Randolph: Pay up, Mortimer, I've won the bet.

Mortimer: Here. One dollar.

Randolph: We took a perfectly useless psychopath, like Valentine, and turned him into a successful executive. And during the same time, we turned an honest, hard-working man into a violently deranged, would-be killer.

The smugness on their faces. The slight chuckles as they congratulate themselves. The utter inconsequentiality of it all to them, as they toy with people’s lives like pawns on a chessboard. For a single dollar.

I have been thinking about this movie ever since Elon Musk put in his offer to buy Twitter.

Let me be clear: I don’t know Musk. I have no idea what drives him, what goes on in his head, what he’s trying to accomplish with this deal. I also like Teslas, I think we should all be switching to solar, and I think SpaceX is cool.
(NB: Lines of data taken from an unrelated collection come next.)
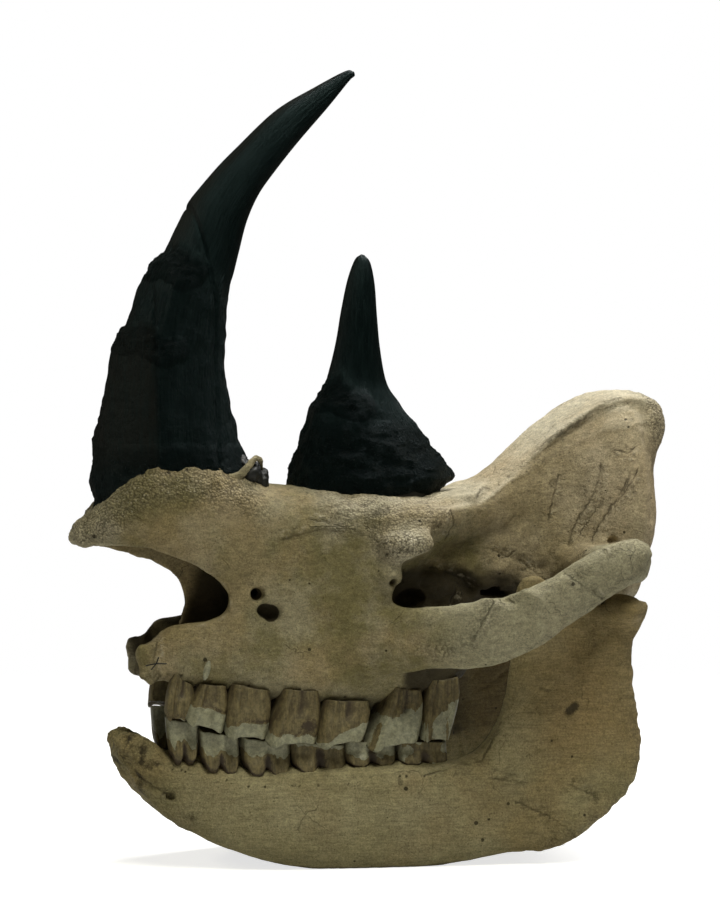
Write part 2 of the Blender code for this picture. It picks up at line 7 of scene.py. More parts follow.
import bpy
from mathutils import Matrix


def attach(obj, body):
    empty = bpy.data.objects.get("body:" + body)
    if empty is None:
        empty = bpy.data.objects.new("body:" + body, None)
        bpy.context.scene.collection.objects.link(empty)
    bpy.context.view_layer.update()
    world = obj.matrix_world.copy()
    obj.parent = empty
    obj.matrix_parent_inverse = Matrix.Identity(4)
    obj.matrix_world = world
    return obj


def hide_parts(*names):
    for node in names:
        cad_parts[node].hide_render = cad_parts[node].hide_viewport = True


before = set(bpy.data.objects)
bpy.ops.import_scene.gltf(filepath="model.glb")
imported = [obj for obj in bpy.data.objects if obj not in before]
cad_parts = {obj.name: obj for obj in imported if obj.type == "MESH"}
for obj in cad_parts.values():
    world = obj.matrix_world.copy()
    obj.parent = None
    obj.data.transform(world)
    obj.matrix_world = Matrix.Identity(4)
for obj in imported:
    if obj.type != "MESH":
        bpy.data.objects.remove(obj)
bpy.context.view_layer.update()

import logging
import math
from dataclasses import dataclass, field
from enum import Enum
from typing import ClassVar, Sequence

import bmesh
import bpy
import numpy as np
from mathutils import Matrix, Vector
from mathutils.bvhtree import BVHTree
from mathutils.kdtree import KDTree

logging.basicConfig(level=logging.INFO, format="%(name)s: %(message)s")
LOG = logging.getLogger("skull")

Points = np.ndarray
Stations = Sequence[Sequence[float]]

# How far the row frame's origin lies from the point where the forms are measured
ORIGIN_X = 0.00706
# Grid on which forms are fused, and the finer grid of the finished bone
COARSE_GRID = 0.004
FINE_GRID = 0.0021
ROUNDING = 6
# How far the relief may move the bone inward and outward
RELIEF_RANGE = (-0.0045, 0.0055)
# Half width of the cut that opens the nose, and half thickness of the jaw's blank
NOTCH_HALF_WIDTH = 0.12
BLANK_HALF = 0.012
SEED = 7

ROOF = [
    (-0.274, 0.314, 0.300, 0.012, 0.012),
    (-0.266, 0.326, 0.292, 0.034, 0.034),
    (-0.250, 0.346, 0.288, 0.052, 0.050),
    (-0.232, 0.369, 0.284, 0.064, 0.057),
    (-0.210, 0.382, 0.280, 0.070, 0.062),
    (-0.180, 0.384, 0.262, 0.0735, 0.066),
    (-0.145, 0.380, 0.245, 0.0740, 0.068),
    (-0.120, 0.370, 0.242, 0.0725, 0.069),
    (-0.095, 0.3565, 0.240, 0.070, 0.070),
    (-0.050, 0.353, 0.240, 0.074, 0.074),
    (-0.010, 0.349, 0.250, 0.088, 0.080),
    (0.020, 0.345, 0.272, 0.103, 0.086),
    (0.050, 0.343, 0.288, 0.098, 0.074),
    (0.080, 0.347, 0.290, 0.078, 0.060),
    (0.115, 0.355, 0.300, 0.060, 0.054),
    (0.163, 0.386, 0.310, 0.047, 0.058),
    (0.205, 0.420, 0.320, 0.048, 0.066),
    (0.240, 0.440, 0.330, 0.064, 0.078),
    (0.260, 0.445, 0.345, 0.078, 0.082),
    (0.277, 0.441, 0.372, 0.084, 0.078),
    (0.288, 0.424, 0.392, 0.070, 0.065),
]
CREST_BLOCK = [
    (0.022, 0.335, 0.308, 0.094, 0.084),
    (0.048, 0.338, 0.306, 0.088, 0.076),
    (0.080, 0.3455, 0.312, 0.064, 0.054),
    (0.115, 0.3535, 0.320, 0.0515, 0.045),
    (0.163, 0.3850, 0.352, 0.0480, 0.042),
    (0.205, 0.4185, 0.386, 0.0490, 0.044),
    (0.236, 0.4350, 0.402, 0.0600, 0.054),
    (0.258, 0.4400, 0.408, 0.0740, 0.066),
    (0.274, 0.4340, 0.404, 0.0790, 0.070),
]
UPPER_FACE = [
    (-0.165, 0.330, 0.200, 0.060, 0.054),
    (-0.120, 0.335, 0.190, 0.066, 0.064),
    (-0.080, 0.335, 0.180, 0.069, 0.070),
    (-0.040, 0.330, 0.180, 0.078, 0.078),
    (-0.012, 0.322, 0.180, 0.092, 0.086),
    (0.006, 0.312, 0.190, 0.098, 0.088),
]
LOWER_FACE = [
    (-0.205, 0.216, 0.178, 0.034, 0.034),
    (-0.190, 0.231, 0.170, 0.046, 0.047),
    (-0.160, 0.240, 0.166, 0.054, 0.056),
    (-0.120, 0.250, 0.158, 0.064, 0.064),
    (-0.075, 0.250, 0.151, 0.072, 0.073),
    (-0.030, 0.250, 0.145, 0.080, 0.079),
    (0.020, 0.245, 0.148, 0.084, 0.081),
    (0.060, 0.235, 0.156, 0.078, 0.078),
    (0.088, 0.225, 0.168, 0.060, 0.066),
]
BRAINCASE = [
    (-0.020, 0.330, 0.215, 0.060, 0.050),
    (0.030, 0.330, 0.210, 0.060, 0.048),
    (0.075, 0.345, 0.222, 0.052, 0.044),
    (0.115, 0.355, 0.228, 0.047, 0.050),
    (0.160, 0.385, 0.230, 0.044, 0.064),
    (0.205, 0.410, 0.232, 0.050, 0.078),
    (0.240, 0.420, 0.234, 0.070, 0.088),
    (0.265, 0.410, 0.238, 0.070, 0.074),
    (0.278, 0.390, 0.250, 0.050, 0.045),
]
OCCIPUT = [
    (0.205, 0.400, 0.270, 0.058, 0.085),
    (0.225, 0.425, 0.266, 0.075, 0.108),
    (0.242, 0.435, 0.264, 0.088, 0.120),
    (0.258, 0.435, 0.262, 0.090, 0.108),
    (0.270, 0.430, 0.268, 0.084, 0.070),
    (0.280, 0.420, 0.300, 0.070, 0.045),
]
NASAL_CAVITY = [
    (-0.262, 0.302, 0.280, 0.020, 0.020),
    (-0.235, 0.322, 0.240, 0.047, 0.044),
    (-0.190, 0.332, 0.214, 0.060, 0.040),
    (-0.140, 0.330, 0.209, 0.0615, 0.045),
    (-0.090, 0.320, 0.209, 0.056, 0.043),
    (-0.040, 0.310, 0.214, 0.047, 0.038),
    (0.010, 0.290, 0.226, 0.030, 0.028),
]
NOSE_FLOOR = [
    (-0.240, 0.262, 0.200, 0.010, 0.008),
    (-0.222, 0.262, 0.198, 0.022, 0.012),
    (-0.205, 0.262, 0.198, 0.030, 0.018),
    (-0.180, 0.262, 0.203, 0.040, 0.024),
    (-0.155, 0.262, 0.212, 0.048, 0.030),
]
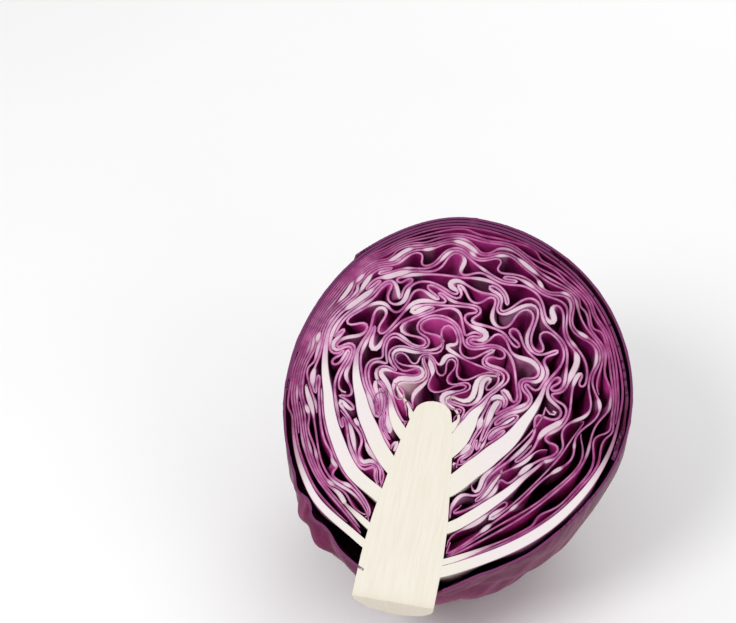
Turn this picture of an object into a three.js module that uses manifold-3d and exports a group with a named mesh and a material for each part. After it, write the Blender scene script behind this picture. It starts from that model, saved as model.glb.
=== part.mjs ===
// Half of a red cabbage, cut through its core, lying on its round back.
// Millimetres. The model is first made in the head's own frame: origin at the growing tip, +Z along the
// core towards the top of the head, +X to the right of the cut face and +Y from the cut face into the head.
// The finished half is then leant back on its flat spot, and its origin moved to the middle of its footprint.
import * as THREE from "three";
import { mergeVertices } from "three/addons/utils/BufferGeometryUtils.js";
import Module from "manifold-3d";

const wasm = await Module();
wasm.setup();

// ---- Driving dimensions ----
const CUT_TILT = 27; // degrees between the cut face and the surface it lies on
const REST_HEIGHT = 78.2; // growing tip above the surface; flattens the back where it rests
const FLAT_TRIM = 0.15; // shaved off the outer leaf there, so the flat spot is one plane
const STEM_END = -84; // cut end of the stem below the growing tip
const CLEARANCE = 0.35; // gap kept between a leaf and the core that it grows from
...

But when someone who is already the CEO of not one but two hectocorns (a word I learned specifically for this article, meaning a company worth upwards of $100 billion) tries to take over a third, one that is in an entirely different space than the other two -- well, I can’t help but think this is a little bit of a game to him.

And if, in the course of playing this game, actual human beings -- Twitter investors, staff, users of the service -- get their lives turned upside down, well, so be it. It’s all a bit amusing, isn’t it?

In “Trading Places,” Valentine and Winthorpe work out what happened and get their revenge on the Dukes. In this reality, Tesla stock craters, Musk's net worth plummets, he tries to back out of the deal, he randomly announces himself as a Republican, and it comes out that he allegedly exposed himself to a flight attendant and then paid her to keep quiet (as you would when you view yourself as the world’s greatest champion of free speech).

It doesn’t matter, any more than the fate of the Dukes matters. It’s all ridiculous billionaire chess games, full of sound and fury, signifying nothing. I only wish we didn’t have to be the pawns.